M KAMARA (they/them/theirs) is a writer of many worlds, both real and fictional. Living in many different places with a variety of people has shaped them into the person they are today, opening their eyes to the multitude of stories varying communities hold. As a playwright, M is interested in telling Black diasporic stories that utilize documentary theater tactics and engage history, afro-surrealism, speculative fiction, and various cultural myths. They received their BFA in English and Cinema Studies from Virginia Commonwealth University. They are currently working towards their MFA in Playwriting at Southern Illinois University Carbondale. Outside of SIU, they’ve been a two-time finalist for the Playwrights’ Center Core Apprentice 2024 and 2025, a nominee for the Playwrights’ Center Venturous Fellowship 2024, they were a part of the Kennedy Center’s 2024 Black Playwrights Gathering cohort, and a part of the St. Louis Shakespeare Festival’s 2024-2025 Confluence Writer’s Project cohort.

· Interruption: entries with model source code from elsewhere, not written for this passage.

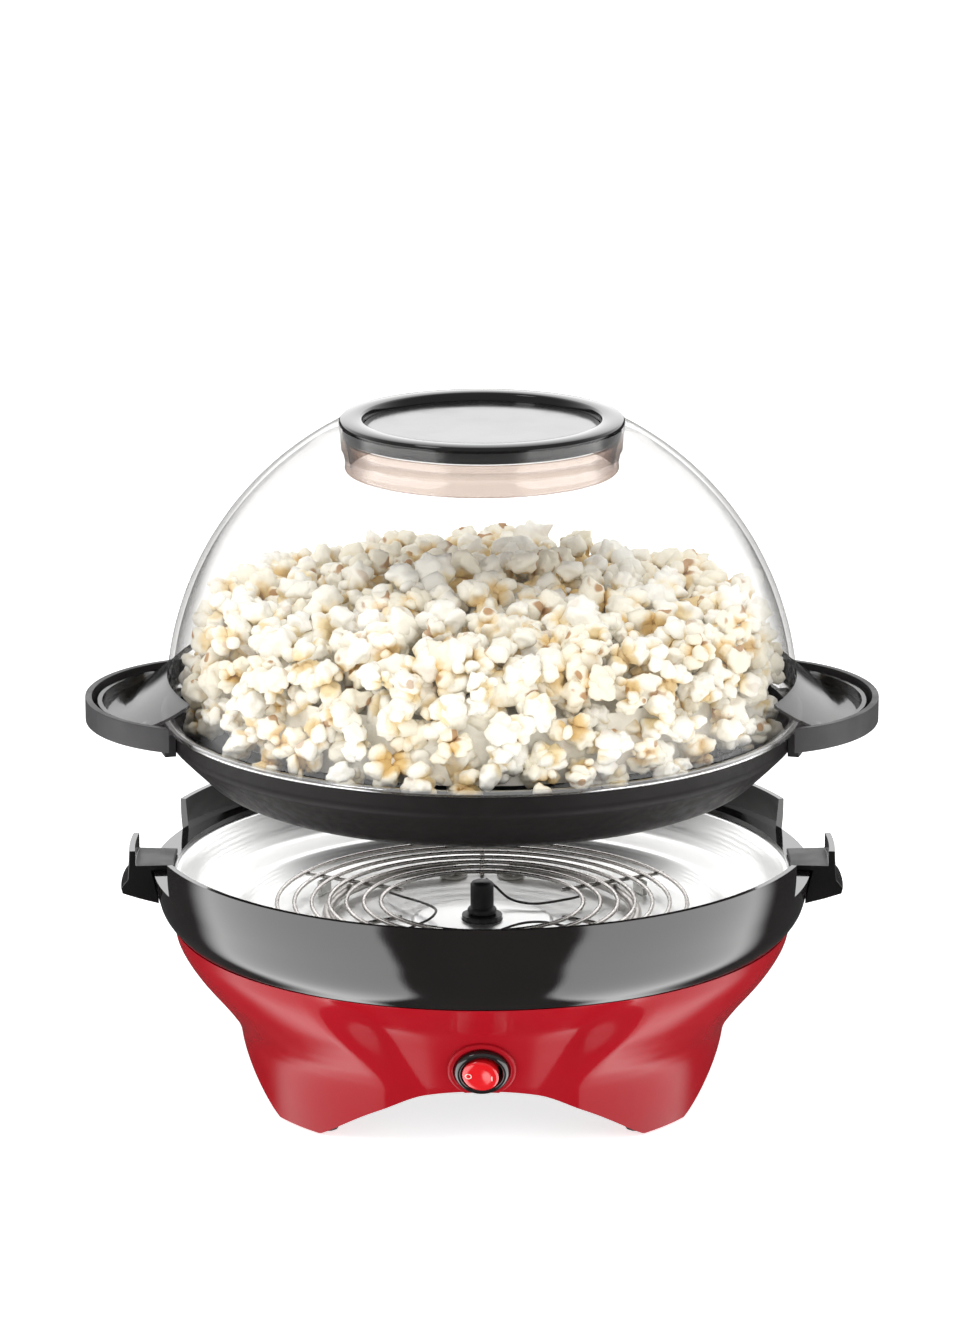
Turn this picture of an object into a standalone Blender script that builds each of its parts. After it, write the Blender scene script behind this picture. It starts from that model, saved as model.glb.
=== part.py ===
"""Popcorn maker: a heated base, a lift-off stirring pan and a clear dome.

Metres, +Z up. The origin is on the surface that the base stands on, under the
drive shaft. The front, with the switch, faces -Y and the pan handles lie along X.
At rest the pan and its dome stand LIFT above their seat on the base.
"""
import math

import bmesh
import bpy
from mathutils import Matrix, Vector

# ---------------------------------------------------------------- driving sizes
PAN_R = 0.1410          # outer radius of the pan's skirt
RIM_Z = 0.1170          # top of the black band above the table
LIFT = 0.0580           # height of the pan above its seat at rest
CAP_R = 0.0635          # outer radius of the cap on the dome's mouth
HANDLE_REACH = 0.0375   # how far each handle stands out past the pan's skirt
SHAFT_R = 0.0053        # radius of the drive shaft
SWITCH_R = 0.0120       # outer radius of the switch's bezel
FOOT_PAD_R = 0.0055     # radius of each rubber pad
GRILL_WIRE_R = 0.0010   # radius of the grill's wires
ELEMENT_R = 0.0700      # radius of the heating element's ring
GEAR_TEETH = 36         # teeth on the gear of the drive shaft
PINION_TEETH = 12       # teeth on the motor's pinion
GEAR_MODULE = 0.0010    # pitch diameter per tooth

WALL = 0.0025           # moulded plastic walls
SHEET = 0.0010          # pressed metal
GAP = 0.0003            # clearance between pieces that touch
RUN = 0.0006            # clearance round a piece that turns
SCREW_R = 0.0015        # shank radius of every screw
HEAD_R = 0.0028         # head radius of every screw
HEAD_T = 0.0022         # head height of every screw

SEGMENTS = 36           # sides of each large turned piece
MEDIUM = 18             # sides of each turned piece of the drive
SMALL = 12              # sides of each small round piece
BOX_SIDES = 28          # sides of the gearbox
HOLE = 10               # sides of each drilled hole

# ---------------------------------------------------------------- derived sizes
RIM_R = PAN_R + 0.0086                  # outer radius of the band's rim
LEDGE_Z = RIM_Z - 0.0146                # shelf inside the band
LEDGE_R = PAN_R - 0.0025                # inner edge of that shelf
SEAT_Z = LEDGE_Z + 0.0026               # top of the saddles that carry the pan
BAND_Z = RIM_Z - 0.0390                 # joint between the band and the red shell
SHELL_R = PAN_R - 0.0010                # radius of the shell at that joint
COVER_Z = BAND_Z - 0.0487               # underside of the bottom cover
COVER_T = 0.0020
COVER_EDGE = 0.0035                     # air between the bottom cover and the shell
SWITCH_ROOM = 0.0060                    # the cover stands back this far under the switch
COVER_TOP = COVER_Z + COVER_T

BOWL_Z = RIM_Z - 0.0425                 # floor of the reflector bowl
GRILL_Z = RIM_Z - 0.0330                # middle of the grill's rings
SHAFT_TOP = RIM_Z - 0.0235

PAN_Z = SEAT_Z + GAP + LIFT             # underside of the handles' feet
SKIRT_Z = PAN_Z + 0.0017                # lower edge of the pan's skirt
PAN_RIM_Z = PAN_Z + 0.0109
PAN_FLOOR_Z = SKIRT_Z - 0.0205
PAN_FLOOR_R = PAN_R - 0.0210
FLANGE_Z = PAN_RIM_Z + GAP              # underside of the dome's flange
FLANGE_R = PAN_R + 0.0035
DOME_R = PAN_R + 0.0010                 # outer radius of the clear dome
DOME_Z = FLANGE_Z + 0.0045              # centre of the dome's sphere
MOUTH_R = CAP_R - 0.0020                # radius of the collar under the cap
CAP_SEAT_Z = DOME_Z + math.sqrt(DOME_R ** 2 - CAP_R ** 2)
HANDLE_TOP = PAN_Z + 0.0187
HANDLE_Z = PAN_Z + 0.0077
TIP_X = PAN_R + HANDLE_REACH

LEG_FOOT_R = PAN_R - 0.0335             # radius of the legs at the table
PAD_RING_R = LEG_FOOT_R - WALL - FOOT_PAD_R - 0.0012  # pitch radius of the pads
SWITCH_Z = COVER_Z - 0.0003 + SWITCH_R  # height of the switch's centre
ARCH_HALF = 0.67 * LEG_FOOT_R           # half-width of the front and back arches
SIDE_ARCH_HALF = 0.567 * LEG_FOOT_R     # half-width of the side arches

LEG_ANGLES = [math.radians(45 + 90 * n) for n in range(4)]
BOSS_ANGLES = [math.radians(a) for a in (20, 160, 200, 340)]
FRONT = -math.pi / 2
NOTCH_HALF = math.radians(21)           # half-angle of each side notch in the rim
GRIP_HALF = math.radians(5.5)           # half-angle of the grip outside each notch


# ---------------------------------------------------------------- scene helpers
def clear_scene():
    for obj in list(bpy.data.objects):
        bpy.data.objects.remove(obj, do_unlink=True)


def new_collection(name):
    group = bpy.data.collections.new(name)
    bpy.context.scene.collection.children.link(group)
    return group


clear_scene()
PARTS = new_collection("popcorn_maker")
CUTTERS = new_collection("cutters")


def make_material(name, colour, roughness, metallic=0.0):
    mat = bpy.data.materials.new(name)
    mat.use_nodes = True
    shader = mat.node_tree.nodes["Principled BSDF"]
    shader.inputs["Base Color"].default_value = (*colour, 1.0)
    shader.inputs["Roughness"].default_value = roughness
    shader.inputs["Metallic"].default_value = metallic
    return mat


RED = make_material("red_gloss_plastic", (0.42, 0.010, 0.018), 0.12)
BLACK = make_material("black_gloss_plastic", (0.010, 0.009, 0.009), 0.10)
MATT = make_material("black_handle_plastic", (0.018, 0.017, 0.018), 0.40)
CLEAR = make_material("clear_plastic", (0.85, 0.84, 0.82), 0.05)
PAN_COAT = make_material("non_stick_coat", (0.020, 0.019, 0.020), 0.35, 0.3)
BRIGHT = make_material("polished_aluminium", (0.85, 0.85, 0.84), 0.12, 1.0)
STEEL = make_material("steel_wire", (0.60, 0.59, 0.57), 0.25, 1.0)
HOT = make_material("element_sheath", (0.22, 0.20, 0.19), 0.45, 0.8)
RUBBER = make_material("rubber", (0.02, 0.02, 0.02), 0.9)
NYLON = make_material("white_nylon", (0.72, 0.70, 0.64), 0.45)
CERAMIC = make_material("white_ceramic", (0.80, 0.78, 0.72), 0.50)
ROCKER_RED = make_material("rocker_red", (0.60, 0.008, 0.012), 0.15)


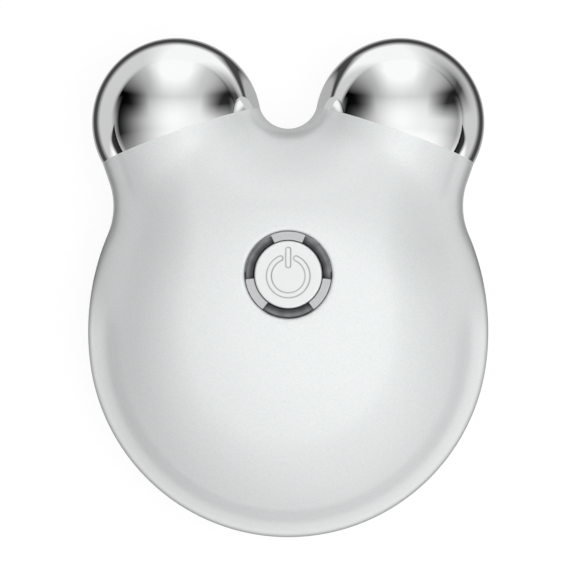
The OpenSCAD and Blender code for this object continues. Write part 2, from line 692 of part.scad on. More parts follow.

ELLIE MELICK is a playwright, screenwriter, and educator whose work explores the power and violence of femininity. Recent projects include a  play about teenage figure skaters (Edge Call; 2025 O’Neill NPC Semi-Finalist) and a horror-comedy set in a fitness studio (PassionSculpt.; 2024 O’Neill NPC Semi-Finalist). She has previously worked with The 24 Hour Plays, Yonder Window Theatre Company, and Page 73 Productions. She holds an MFA in Dramatic Writing from Carnegie Mellon University and a B.A. from Kenyon College, where she was awarded the James E. Michael Prize in Playwriting.